While everyone else was strutting mojo you were so-so. And your attitude was a perfect match for your appearance and mind; shy, introverted, and meek. On the Myers-Briggs Personality Test they’d have typed you as a BORE.
Yes, I disliked you, maybe even hated that 11-year-old girl I had to deal with each and every time I looked in the mirror.
Everyone has that picture of themselves they hate, the one that makes our eyes squint to tearing. Today I’m pulling that picture of you from the ashes. The school picture I methodically shredded, gassed and burned all those years ago is coming back into the light. Luckily, mom managed to hide one, just this one. Even today, when I study your image, I have to ask, “What delusion possessed you, Monica, to step out of the house believing this look was worthy of photographic documentation?”
Today, I framed that very picture, in all your Plain Jane glory because, my dear, sweet, misunderstood child, I’ve been dishing out heaps of gratitude and love to everyone in my life… except you. You’re seriously overdue.
The truth is I could not love you more if you were my own daughter.
How extraordinarily brave you were. It takes some stone cold ovaries to leave the house everyday looking that unremarkable. I remember the hours you dedicated every morning trying to work your hair into a Farrah Fawcett feathering masterpiece, only to end up looking like a windblown alley hound. How you regrettably wore those homemade gunnysack dresses because you knew it would make your mom happy. I remember how you winked at your father through the heavy glasses morphing the bridge of your nose and smiled at the bus driver as your wax filled braces sliced your cheeks bloody. You knew your body was not born to sprint or climb a rope to the gym ceiling or to cartwheel across a 2 by 4… yet… you always tried… you bore through the insanity of it all. I love that about you.

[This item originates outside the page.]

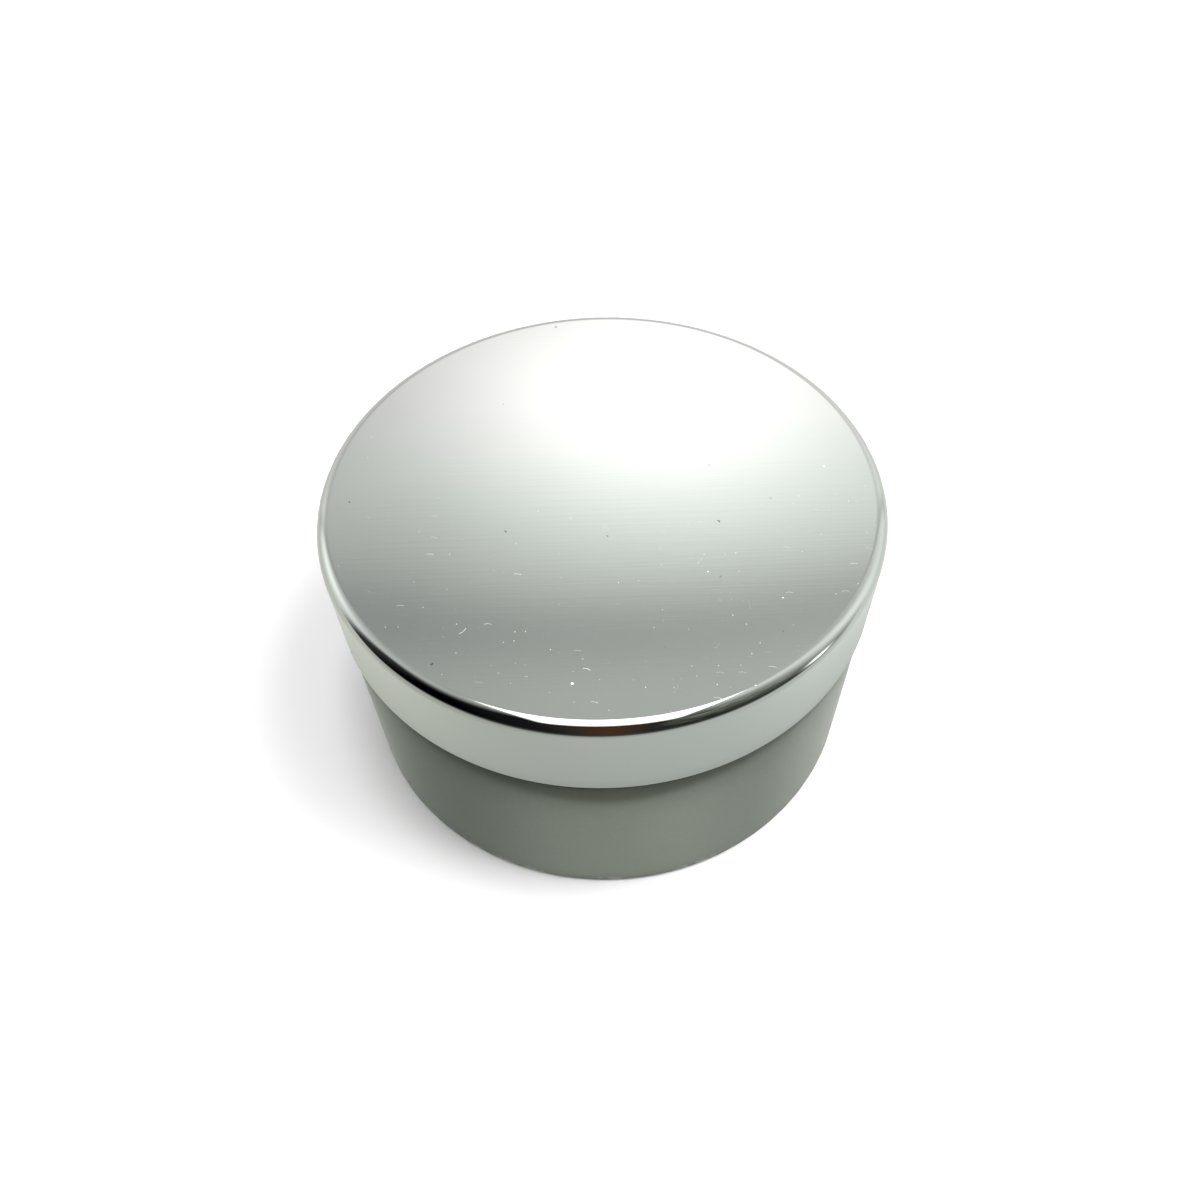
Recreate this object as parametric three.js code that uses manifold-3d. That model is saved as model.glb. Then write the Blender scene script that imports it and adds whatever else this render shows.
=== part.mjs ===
// A lidded dappen dish: a thick glass dish that hangs in a metal-cased pot, under a slip-on metal lid.
// Millimetres, +Z up. The origin is the centre of the face that the dish stands on.

import * as THREE from "three";
import { mergeVertices } from "three/addons/utils/BufferGeometryUtils.js";
import Module from "manifold-3d";

const wasm = await Module();
wasm.setup();

// ---- Overall sizes ----
const LID_DIAMETER = 60;
const OVERALL_HEIGHT = 33.4;
const LID_DEPTH = 10.4; // from the top of the lid to the lower edge of its skirt
const LID_OVERHANG = 0.3; // how far the skirt stands out past the pot all round
const LID_EDGE_GAP = 0.5; // between the skirt's lower edge and the pot's rim

// ---- Lid ----
const LID_WALL = 0.6;
const LID_SHOULDER_RADIUS = 1.4;
const CAP_WALL = 1.1;
const CAP_TOP_THICKNESS = 1.0;
const CAP_EDGE_RECESS = 0.6; // the inner cap ends this far above the skirt's lower edge
const SEAL_THICKNESS = 0.8;
const SEAL_EDGE_CLEARANCE = 0.4;
const RIB_COUNT = 16;
const RIB_WIDTH = 1.2;
const RIB_HEIGHT = 4.5;
const RIB_ROOT = 0.4; // how deep a rib's root runs into the cap's wall

// ---- Pot ----
const POT_WALL = 0.8;
const POT_BASE_THICKNESS = 0.8;
const POT_CORNER_RADIUS = 0.35;
const SLEEVE_NECK_WALL = 2.2;
const GASKET_THICKNESS = 0.6;
const FOOT_THICKNESS = 1.2;
const FOOT_PROUD = 0.2; // how far the pad stands out below the pot shell
const FOOT_MARGIN = 6.0; // from the pot's side to the pad's edge
const FOOT_CHAMFER = 0.3;

// ---- Glass dish ----
const GLASS_WALL = 2.4;
const GLASS_CORNER_RADIUS = 2.0;
const FLANGE_THICKNESS = 1.6;
const FLANGE_SETBACK = 0.6; // the flange ends this far inside the neck's outside
const FLANGE_EDGE_RADIUS = 0.5;
const RIM_RADIUS = 0.7; // rounding of the rim where it turns down into the well
const WELL_DEPTH = 19.0;
const DISH_FLOOR_GAP = 1.0; // under the glass

// ---- Clearances ----
const BOND_LINE = 0.05; // between pieces that are glued or pressed together
const NECK_CLEARANCE = 0.4; // between the cap's bore and the neck
const RIB_CLEARANCE = 0.1; // between the ribs and the neck
const DISH_CLEARANCE = 0.3; // round the glass, in the sleeve
const SEAL_CLEARANCE = 0.05; // between the seal disc and the glass rim
const SEAT_CLEARANCE = 0.05; // between the glass flange and the gasket
const FOOT_CLEARANCE = 0.2; // round the pad, in its recess

// ---- Resolution of the round shapes ----
const SIDES = 64;
const ARC_STEPS = 2; // half the facets of each rounding
const WELL_STEPS = 4; // the same, for the glass

// ---- Radii that follow ----
const lidRadius = LID_DIAMETER / 2;
const capRadius = lidRadius - LID_WALL - BOND_LINE;
const capBore = capRadius - CAP_WALL;
const sealRadius = capBore - SEAL_EDGE_CLEARANCE;
const neckRadius = capBore - NECK_CLEARANCE;
const potRadius = lidRadius - LID_OVERHANG;
const potBore = potRadius - POT_WALL;
const sleeveRadius = potBore - BOND_LINE;
const sleeveBore = neckRadius - SLEEVE_NECK_WALL;
const glassRadius = sleeveBore - DISH_CLEARANCE;
const flangeRadius = neckRadius - FLANGE_SETBACK;
const wellRadius = glassRadius - GLASS_WALL;
const footRadius = potRadius - FOOT_MARGIN;
const recessRadius = footRadius + FOOT_CLEARANCE;

// ---- Heights that follow, from the top down ----
const capTop = OVERALL_HEIGHT - LID_WALL - BOND_LINE;
const capCeiling = capTop - CAP_TOP_THICKNESS;
const sealTop = capCeiling - BOND_LINE;
const sealBottom = sealTop - SEAL_THICKNESS;
const glassRim = sealBottom - SEAL_CLEARANCE;
const flangeUnderside = glassRim - FLANGE_THICKNESS;
const gasketTop = flangeUnderside - SEAT_CLEARANCE;
const gasketBottom = gasketTop - GASKET_THICKNESS;
const sleeveTop = gasketBottom - BOND_LINE;
const lidEdge = OVERALL_HEIGHT - LID_DEPTH;
const capEdge = lidEdge + CAP_EDGE_RECESS;
const potRim = lidEdge - LID_EDGE_GAP;

// ---- Heights that follow, from the bottom up ----
const potBottom = FOOT_PROUD;
const potFloor = potBottom + POT_BASE_THICKNESS;
const recessTop = FOOT_THICKNESS + BOND_LINE;
const raisedFloor = recessTop + POT_BASE_THICKNESS;
const sleeveBottom = potFloor + BOND_LINE;
const glassBottom = raisedFloor + DISH_FLOOR_GAP;

// ---- Materials ----
const polishedMetal = { color: 0xd6d9d6, roughness: 0.06, metalness: 1.0 };
const satinMetal = { color: 0x868b84, roughness: 0.42, metalness: 0.85 };
const whitePlastic = { color: 0xe4e5e0, roughness: 0.45, metalness: 0.0 };
const greyPlastic = { color: 0xb9bcb8, roughness: 0.4, metalness: 0.0 };
const softFoam = { color: 0xefefea, roughness: 0.85, metalness: 0.0 };
const silicone = { color: 0xd3d8d6, roughness: 0.55, metalness: 0.0 };
const darkRubber = { color: 0x2c2e2d, roughness: 0.85, metalness: 0.0 };
const clearGlass = {
  color: 0xf2f8f6,
  roughness: 0.03,
  metalness: 0.0,
  transparent: true,
  opacity: 0.35,
};

// ---- Shape helpers ----

// A closed round body about Z. The outline is drawn on a path as radius and height.
function turned(draw, arcSteps = ARC_STEPS) {
  const path = new THREE.Path();
  draw(path);
  const geometry = new THREE.LatheGeometry(path.getPoints(arcSteps), SIDES);
  return geometry.rotateX(Math.PI / 2);
}

// A flat ring or disc of rectangular section.
function ring(innerRadius, outerRadius, bottom, top) {
  return turned((path) => {
    path.moveTo(innerRadius, bottom);
    path.lineTo(outerRadius, bottom);
    path.lineTo(outerRadius, top);
    path.lineTo(innerRadius, top);
    if (innerRadius > 0) path.lineTo(innerRadius, bottom);
  });
}

function toSolid(geometry) {
  const bare = geometry.index ? geometry.toNonIndexed() : geometry.clone();
  bare.deleteAttribute("normal");
  bare.deleteAttribute("uv");
  const merged = mergeVertices(bare, 1e-3);
  return new wasm.Manifold(
    new wasm.Mesh({
      numProp: 3,
      vertProperties: merged.attributes.position.array,
      triVerts: new Uint32Array(merged.index.array),
    }),
  );
}

function toGeometry(solid) {
  const mesh = solid.getMesh();
  const geometry = new THREE.BufferGeometry();
  geometry.setAttribute("position", new THREE.BufferAttribute(mesh.vertProperties, 3));
  geometry.setIndex(new THREE.BufferAttribute(mesh.triVerts, 1));
  geometry.computeVertexNormals();
  return geometry;
}

const dish = new THREE.Group();

function add(name, geometry, look) {
  const mesh = new THREE.Mesh(geometry, new THREE.MeshStandardMaterial(look));
  mesh.name = name;
  dish.add(mesh);
}

// ---- Lid ----

// The drawn cap: a flat top that rolls over a small shoulder into a straight skirt.
function lidShell() {
  const shoulder = LID_SHOULDER_RADIUS;
  const insideShoulder = shoulder - LID_WALL;
  const shoulderHeight = OVERALL_HEIGHT - shoulder;
  return turned((path) => {
    path.moveTo(0, OVERALL_HEIGHT - LID_WALL);
    path.lineTo(lidRadius - shoulder, OVERALL_HEIGHT - LID_WALL);
    path.absarc(lidRadius - shoulder, shoulderHeight, insideShoulder, Math.PI / 2, 0, true);
    path.lineTo(lidRadius - LID_WALL, lidEdge);
    path.lineTo(lidRadius, lidEdge);
    path.lineTo(lidRadius, shoulderHeight);
    path.absarc(lidRadius - shoulder, shoulderHeight, shoulder, 0, Math.PI / 2, false);
    path.lineTo(0, OVERALL_HEIGHT);
  });
}

// The moulded cap that lines the shell, with upright ribs on its bore that grip the neck.
function lidInnerCap() {
  const corner = LID_SHOULDER_RADIUS - LID_WALL;
  let cap = toSolid(
    turned((path) => {
      path.moveTo(0, capCeiling);
      path.lineTo(capBore, capCeiling);
      path.lineTo(capBore, capEdge);
      path.lineTo(capRadius, capEdge);
      path.lineTo(capRadius, capTop - corner);
      path.absarc(capRadius - corner, capTop - corner, corner, 0, Math.PI / 2, false);
      path.lineTo(0, capTop);
    }),
  );
  const ribFace = neckRadius + RIB_CLEARANCE;
  const ribDepth = capBore + RIB_ROOT - ribFace;
  for (let i = 0; i < RIB_COUNT; i++) {
    const rib = new THREE.BoxGeometry(ribDepth, RIB_WIDTH, RIB_HEIGHT);
    rib.translate(ribFace + ribDepth / 2, 0, capEdge + RIB_HEIGHT / 2);
    rib.rotateZ((2 * Math.PI * i) / RIB_COUNT);
    cap = cap.add(toSolid(rib));
  }
  return toGeometry(cap);
}

add("lid_shell", lidShell(), polishedMetal);
add("lid_inner_cap", lidInnerCap(), whitePlastic);
add("lid_seal_disc", ring(0, sealRadius, sealBottom, sealTop), softFoam);

// ---- Pot ----

// The outer cup: straight sides, a small round bottom corner and a base pressed up in the middle,
// which makes the recess for the foot pad below and a ring that the sleeve stands on inside.
function potShell() {
  const corner = POT_CORNER_RADIUS;
  const step = recessRadius + POT_BASE_THICKNESS;
  return turned((path) => {
    path.moveTo(0, recessTop);
    path.lineTo(recessRadius, recessTop);
    path.lineTo(recessRadius, potBottom);
    path.lineTo(potRadius - corner, potBottom);
    path.absarc(potRadius - corner, potBottom + corner, corner, -Math.PI / 2, 0, false);
    path.lineTo(potRadius, potRim);
    path.lineTo(potBore, potRim);
    path.lineTo(potBore, potFloor);
    path.lineTo(step, potFloor);
    path.lineTo(step, raisedFloor);
    path.lineTo(0, raisedFloor);
  });
}

// The moulded sleeve: it lines the shell up to the rim and goes on as the narrower neck.
function neckSleeve() {
  return turned((path) => {
    path.moveTo(sleeveBore, sleeveBottom);
    path.lineTo(sleeveRadius, sleeveBottom);
    path.lineTo(sleeveRadius, potRim);
    path.lineTo(neckRadius, potRim);
    path.lineTo(neckRadius, sleeveTop);
    path.lineTo(sleeveBore, sleeveTop);
    path.lineTo(sleeveBore, sleeveBottom);
  });
}

// The pad's lower edge is chamfered, so that it doesn't peel.
function footPad() {
  return turned((path) => {
    path.moveTo(0, 0);
    path.lineTo(footRadius - FOOT_CHAMFER, 0);
    path.lineTo(footRadius, FOOT_CHAMFER);
    path.lineTo(footRadius, FOOT_THICKNESS);
    path.lineTo(0, FOOT_THICKNESS);
  });
}

add("pot_shell", potShell(), satinMetal);
add("neck_sleeve", neckSleeve(), greyPlastic);
add("dish_gasket", ring(sleeveBore, flangeRadius, gasketBottom, gasketTop), silicone);
add("foot_pad", footPad(), darkRubber);

// ---- Glass dish ----

// A heavy-bottomed glass with an oval bowl for a well. It hangs by its flange on the gasket.
function glassDish() {
  return turned((path) => {
    const corner = GLASS_CORNER_RADIUS;
    const edge = FLANGE_EDGE_RADIUS;
    path.moveTo(0, glassBottom);
    path.lineTo(glassRadius - corner, glassBottom);
    path.absarc(glassRadius - corner, glassBottom + corner, corner, -Math.PI / 2, 0, false);
    path.lineTo(glassRadius, flangeUnderside);
    path.lineTo(flangeRadius, flangeUnderside);
    path.lineTo(flangeRadius, glassRim - edge);
    path.absarc(flangeRadius - edge, glassRim - edge, edge, 0, Math.PI / 2, false);
    path.lineTo(wellRadius + RIM_RADIUS, glassRim);
    path.absarc(
      wellRadius + RIM_RADIUS, glassRim - RIM_RADIUS, RIM_RADIUS, Math.PI / 2, Math.PI, false,
    );
    path.absellipse(
      0, glassRim - RIM_RADIUS, wellRadius, WELL_DEPTH - RIM_RADIUS, 0, -Math.PI / 2, true,
    );
  }, WELL_STEPS);
}

add("glass_dish", glassDish(), clearGlass);

export default dish;
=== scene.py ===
"""A closed dappen dish: a satin grey pot with a glass dish inside, under a mirror-polished slip-on lid."""

import math

import bmesh
import bpy
from mathutils import Matrix, Quaternion, Vector


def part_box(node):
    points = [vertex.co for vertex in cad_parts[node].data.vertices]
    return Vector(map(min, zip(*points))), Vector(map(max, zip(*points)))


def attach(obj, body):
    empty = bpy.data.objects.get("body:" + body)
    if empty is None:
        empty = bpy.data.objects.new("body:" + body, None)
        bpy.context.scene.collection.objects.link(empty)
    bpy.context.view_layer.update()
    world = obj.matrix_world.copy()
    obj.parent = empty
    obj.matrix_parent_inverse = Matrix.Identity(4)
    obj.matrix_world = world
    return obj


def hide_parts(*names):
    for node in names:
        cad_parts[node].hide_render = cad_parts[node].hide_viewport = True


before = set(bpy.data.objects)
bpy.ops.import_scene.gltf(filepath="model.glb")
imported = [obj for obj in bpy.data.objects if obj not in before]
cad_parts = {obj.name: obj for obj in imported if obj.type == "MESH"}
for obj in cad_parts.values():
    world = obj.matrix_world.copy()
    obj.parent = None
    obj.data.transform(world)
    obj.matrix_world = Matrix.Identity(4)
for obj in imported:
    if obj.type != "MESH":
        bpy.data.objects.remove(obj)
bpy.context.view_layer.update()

MM = 0.001

# ---- Sizes, from the CAD nodes' boxes ----


def reach(node):
    """(outer radius, lowest z, highest z) of a round CAD node, in metres."""
    low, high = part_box(node)
    return (high.x - low.x) / 2, low.z, high.z


LID_R, LID_EDGE, LID_TOP = reach("lid_shell")
CAP_R, CAP_EDGE, CAP_TOP = reach("lid_inner_cap")
SEAL_R, SEAL_LOW, SEAL_TOP = reach("lid_seal_disc")
POT_R, POT_LOW, POT_RIM = reach("pot_shell")
SLEEVE_R, SLEEVE_LOW, SLEEVE_TOP = reach("neck_sleeve")
GASKET_R, GASKET_LOW, GASKET_TOP = reach("dish_gasket")
FLANGE_R, GLASS_LOW, GLASS_RIM = reach("glass_dish")
FOOT_R, FOOT_LOW, FOOT_TOP = reach("foot_pad")

# ---- Sizes inside the pieces, the same as in the CAD source ----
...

I’m honoring this photo above all the others because I know now that this was the year your heart took bloom. Being the kid that was generally forgotten gave you an opportunity to observe the desperation of the kids who were not liked against the pressure of the kids who were. This is when you discovered that the class “fatsos” possessed some of the biggest hearts, that the “nerds” were helpless beneath the power of their constantly processing minds, that the “popular” kids were often driven to become defensive and emotionally isolated. This is when you really began to see the search for the inner beauty in others.
I love how you never fit into a click, how you learned to trust that each individual is good until proven otherwise. This particular year, the year you wore shadows, was your education in the power of the human heart. When I look back to see how much this knowledge has served you in your work, your relationships, and your very view of the world… so much more than dividing fractions ever has. It’s unfortunate that your teacher never graded for “heart”. You’d have excelled. But then again, someone might have noticed and that would have changed everything.
The truth is I’m so thrilled you were a five. I’m so glad you were lost in the crowd, went unnoticed, lurked like a ghost because you are responsible for who I am today. You are my empathic heart, you are my ocean of love, my grit, my optimism, my writer’s observation, the physical shell of all my inner good.
I’m honoring you today because I’ve come to see that if I can not honor you, in all your silent glory, I will never be capable of honoring my own children. How can I appreciate my daughter’s sad attempt at French braiding when I have not honored your misuse of purple eye shadow? How can I admire my son marching into school in a Jelly Belly confectioner’s hat when I never appreciated you in your cowgirl boots and running shorts? You, little 11-year-old Monica, were the first child in my life, the one I must love first if I’m ever going to fully love another.
Forgive me. It should not have taken this long. Yes, you were overdue.